One might not unjustly answer, far from disappearing, it will only begin to be completely realized... Prostitution disappears, monogamy, instead of declining finally becomes a reality - for the men as well.
At all events the position of the men thus undergoes considerable change. But that of the women, of all women, also undergoes important alteration. With the passage of the means of production into common property, the individual family ceases to be the economic unit of society. Private housekeeping is transformed into a social industry. The care and education of the children becomes a public matter. Society takes care of all children equally irrespective of whether they are born in wedlock or not...
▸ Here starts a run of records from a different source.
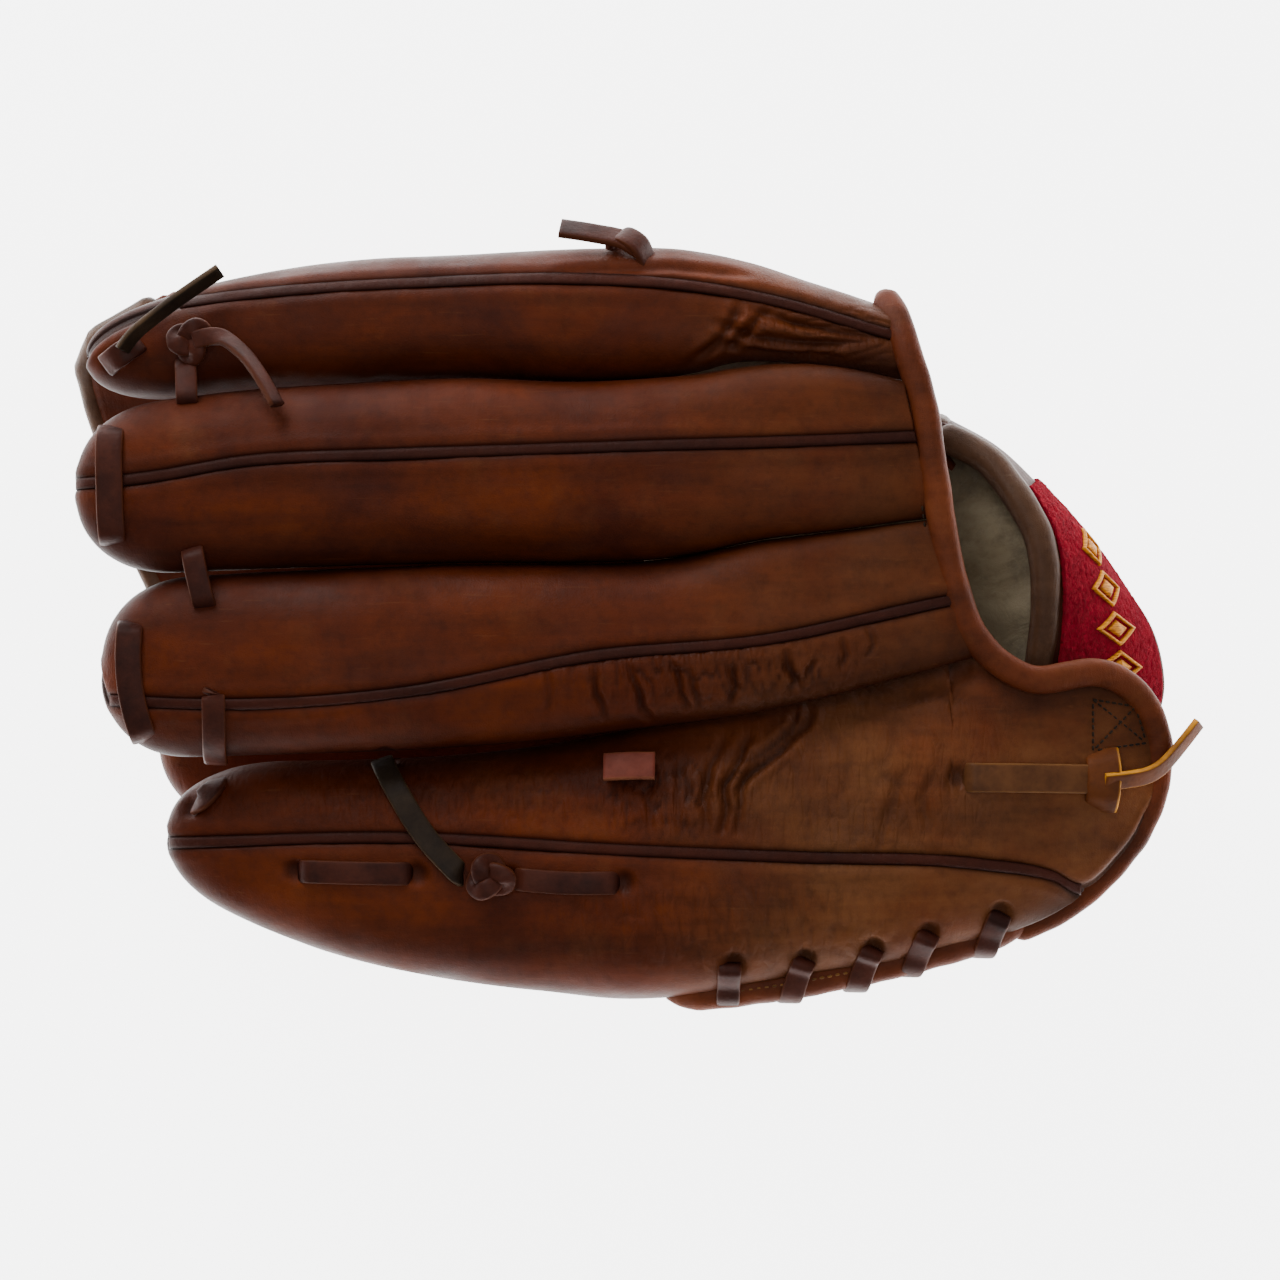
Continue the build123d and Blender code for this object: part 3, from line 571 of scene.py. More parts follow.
def surface_lines(stall, x, start, end, shares):
    """Points of the sections at x between two angles, at shares of the arc's length: y and z grids."""
    y_mid, half_y, z_mid, half_z, square = section_sizes(stall, x)
    y, z = np.empty((len(x), len(shares))), np.empty((len(x), len(shares)))
    for i in range(len(x)):
        phi = np.linspace(start[i], end[i], ARC_SAMPLES)
        arc_y, arc_z = ring_point(phi, half_y[i], half_z[i], square[i])
        length = np.concatenate([[0], np.cumsum(np.hypot(np.diff(arc_y), np.diff(arc_z)))])
        length = length / max(length[-1], 1e-9)
        y[i] = y_mid[i] + np.interp(shares, length, arc_y)
        z[i] = z_mid[i] + np.interp(shares, length, arc_z)
    return y, z


def grid_normals(grid):
    """Unit normals of a grid of points, whichever way the grid turns."""
    normal = np.cross(np.gradient(grid, axis=0), np.gradient(grid, axis=1))
    return normal / np.maximum(np.linalg.norm(normal, axis=2, keepdims=True), 1e-9)


def rough(points, size, seed=0.0):
    """Smooth noise, about -1 to 1, over points in millimetres with lumps of about that size."""
    return np.array([noise.noise(Vector((p[0] / size + seed, p[1] / size, p[2] / size))) for p in points])


def distance_to_line(x, y, line):
    """Distance in plan from points to a line of straight runs, and how far along it, from 0 to 1."""
    best = np.full(x.shape, 1e9)
    place = np.zeros(x.shape)
    runs = len(line) - 1
    for i, (a, b) in enumerate(zip(line, line[1:])):
        dx, dy = b[0] - a[0], b[1] - a[1]
        t = np.clip(((x - a[0]) * dx + (y - a[1]) * dy) / (dx * dx + dy * dy), 0, 1)
        gap = np.hypot(x - a[0] - t * dx, y - a[1] - t * dy)
        place = np.where(gap < best, (i + t) / runs, place)
        best = np.minimum(best, gap)
    return best, place


def mesh_piece(name, verts, faces, **attributes):
    """An object from points in millimetres, with a number at each point for each attribute."""
    mesh = bpy.data.meshes.new(name)
    mesh.from_pydata((np.asarray(verts) * MM).tolist(), [], faces)
    for label, values in attributes.items():
        layer = mesh.attributes.new(label, "FLOAT", "POINT")
        layer.data.foreach_set("value", np.asarray(values, np.float32))
    mesh.update()
    mesh.polygons.foreach_set("use_smooth", [True] * len(mesh.polygons))
    piece = bpy.data.objects.new(name, mesh)
    bpy.context.scene.collection.objects.link(piece)
    return piece


def grid_faces(rows, columns, closed=False):
    faces = []
    for i in range(rows - 1):
        for j in range(columns if closed else columns - 1):
            k = (j + 1) % columns
            faces.append((i * columns + j, i * columns + k, (i + 1) * columns + k, (i + 1) * columns + j))
    return faces


def grid_piece(name, grid, **attributes):
    """An object from a grid of points; an attribute is one number, or a number at each point."""
    rows, columns = grid.shape[:2]
    values = {label: np.broadcast_to(value, (rows, columns)).ravel() for label, value in attributes.items()}
    return mesh_piece(name, grid.reshape(-1, 3), grid_faces(rows, columns), **values)


def thicken(piece, thickness, offset=-1.0):
    """Turns a sheet into a closed shell."""
    shell = piece.modifiers.new("thickness", "SOLIDIFY")
    shell.thickness = thickness * MM
    shell.offset = offset
    shell.use_rim = True
    bpy.context.view_layer.objects.active = piece
    bpy.ops.object.modifier_apply(modifier=shell.name)
    return piece


def place(piece, body, material, slot, *nodes):
    """Gives a piece its material and its body, and hides the CAD nodes that it stands for; a piece given two
    bodies is only fixed where it is.
    """
    piece.data.materials.clear()
    piece.data.materials.append(MATERIALS[material])
    if isinstance(body, str):
        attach(piece, body)
    else:
        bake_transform(piece)
    if nodes:
        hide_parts(*nodes)
    return piece


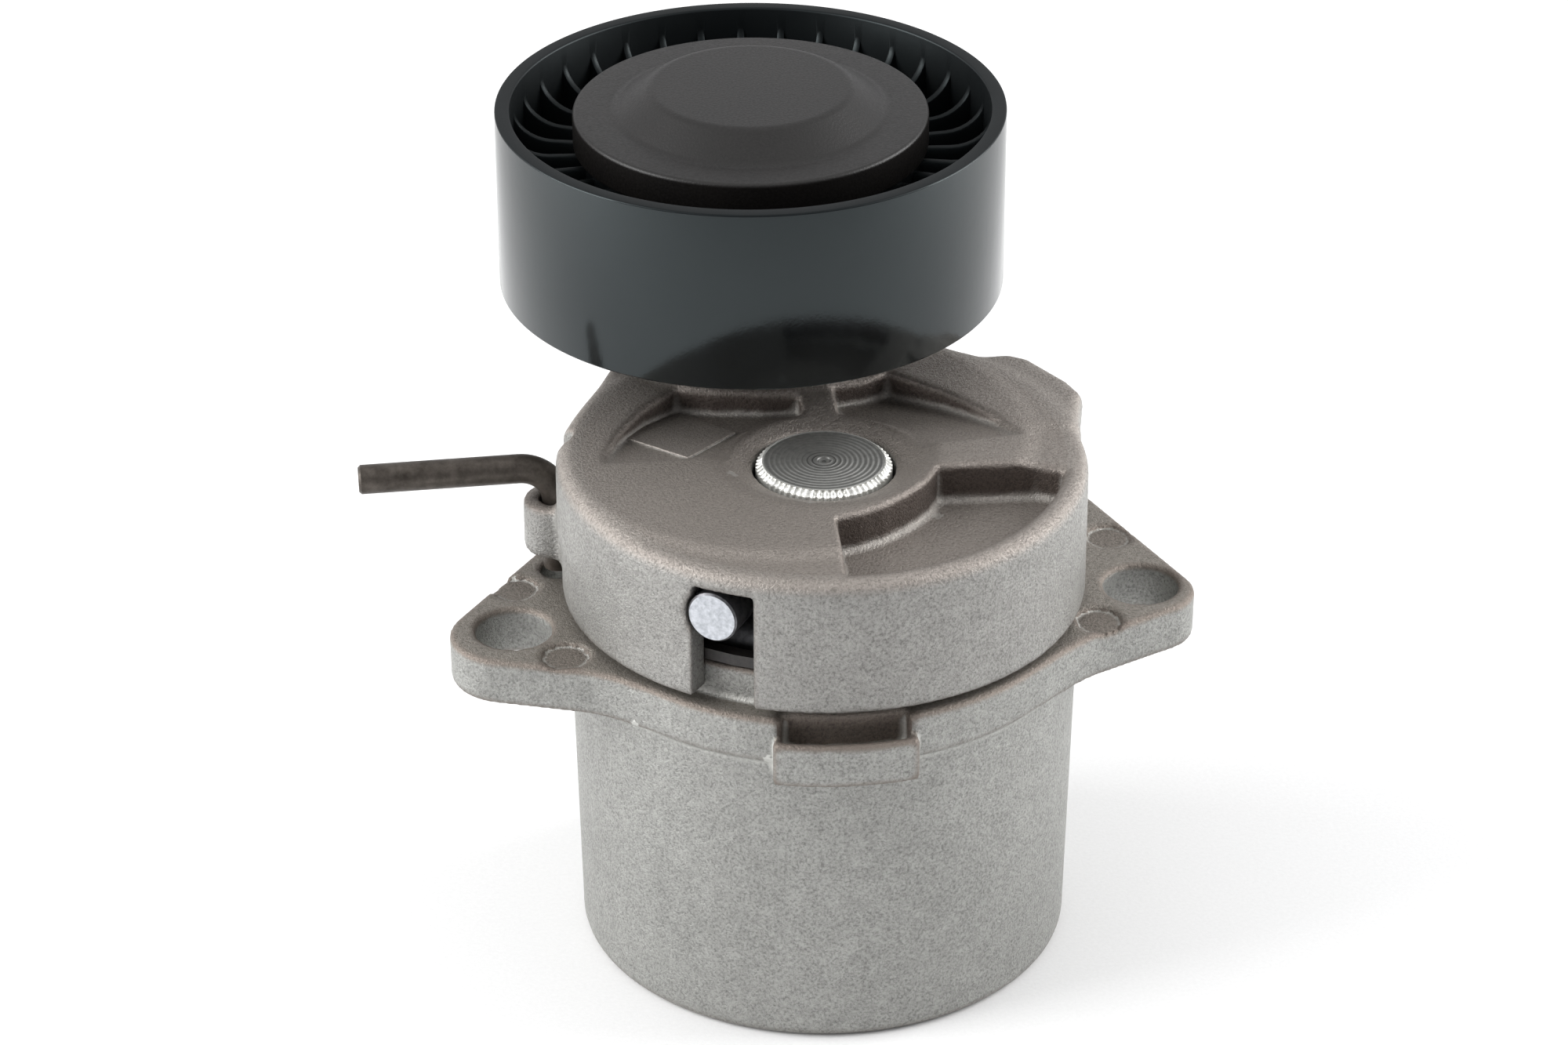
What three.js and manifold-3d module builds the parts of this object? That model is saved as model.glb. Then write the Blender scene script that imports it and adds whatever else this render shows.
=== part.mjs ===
// Belt tensioner idler: a spring-loaded arm with a smooth idler pulley.
// Millimetres, +Z up. The origin is on the arm's pivot axis at the bottom of the cup.
// +X runs along the line of the two mounting holes; the pulley sits towards +Y.
import * as THREE from "three";
import { mergeVertices } from "three/addons/utils/BufferGeometryUtils.js";
import Module from "manifold-3d";

const wasm = await Module();
wasm.setup();

// ---- Driving dimensions -------------------------------------------------
const GAP = 0.3;                       // clearance kept between neighbouring pieces
const ROUND = 48;                      // sides of a large circle
const SMALL = 32;                      // sides of a bearing or a shaft
const HOLE = 20;                       // sides of a hole

const CUP = { bottomR: 33.53, topR: 34.5, edge: 1.2, floor: 6, innerR: 30 };
const FLANGE = { under: 44.4, top: 51, bandR: 35.4 };
const EAR_HOLES = [[42.7, -5.4], [-42.7, -5.4]];
const EAR_HOLE_R = 5.1;
const EAR_OUTLINE = [
  { at: [-43.3, -6.15], r: 8 }, { at: [43.5, -6.6], r: 6.3 }, { at: [31.9, 25.3], r: 6 },
  { at: [-18.3, 21.1], r: 12 }, { at: [4.3, -31.5], r: 0.4 },
];
const UPSTAND = { outerR: 31.7, top: 55.8 };
const TUBE = { outerR: 14.5, boreR: 11.3, top: 49, footR: 19.5, footTop: 12 };
const BOTTOM_RECESS = { r: 16, depth: 8.5 };
const STOP_POCKET = { from: -108.6, to: -78.4, wall: 1.5, side: 0.8, outerR: 37.5, lip: 48.5, bottom: 42,
  floor: 45.6 };
const STOP_NOTCH = { from: 52, to: 84 };                     // in the upstand, for the arm's stop lug
const STOP_LUG = { innerR: 29.3, from: 76, to: 81, bottom: 52.6, top: 66 };
const SPRING_STOP = { from: -27, to: -17.5, height: 8 };      // the spring's lower end pushes on it

const DRUM = { r: 35.4, skirtR: 32, bottom: 52.2, top: 71.5, edge: 2 };
const WINDOW = { from: -127.3, to: -113.3, top: 68.8 };
const ROOF = { innerR: 18.8, from: -185, to: -113, steps: 6 };
const HUB = { r: 15.4, bottom: 50.6, boreR: 8.7, headBoreR: 9.6, headSeat: 64 };
const COUNTERSINK = { r: 9.6, bottom: 69.6, slope: 0.49, reach: 6 };
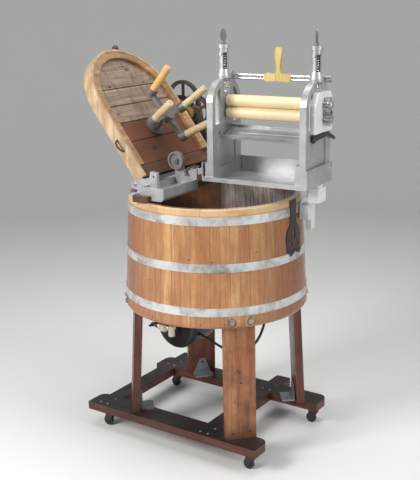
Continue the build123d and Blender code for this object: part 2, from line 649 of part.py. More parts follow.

Thus, full freedom in marriage can become generally operative only when the abolition of capitalist production and of the property relations created by it, has removed all those secondary economic considerations which still exert so powerful an influence on the choice of a partner. Then, no other motive remains than mutual affection...
Thus what we can conjecture at present about the regulation of sex relationships after the impending effacement of capitalist production is... limited mostly to what will vanish. But what will be added? That will be settled after a new generation has grown up: a generation of men who never in all their lives have had occasion to purchase a woman’s surrender either with money or with any other means of social power, and of women who have never been obliged to surrender to any man out of any consideration other than that of real love, or to refrain from giving themselves to their beloved for fear of the economic consequences...Once such people appear, they will not care a rap about what we today think they should do. They will establish their own practice and their own public opinion, conformable therewith, on the practice of each individual - and that's the end of it.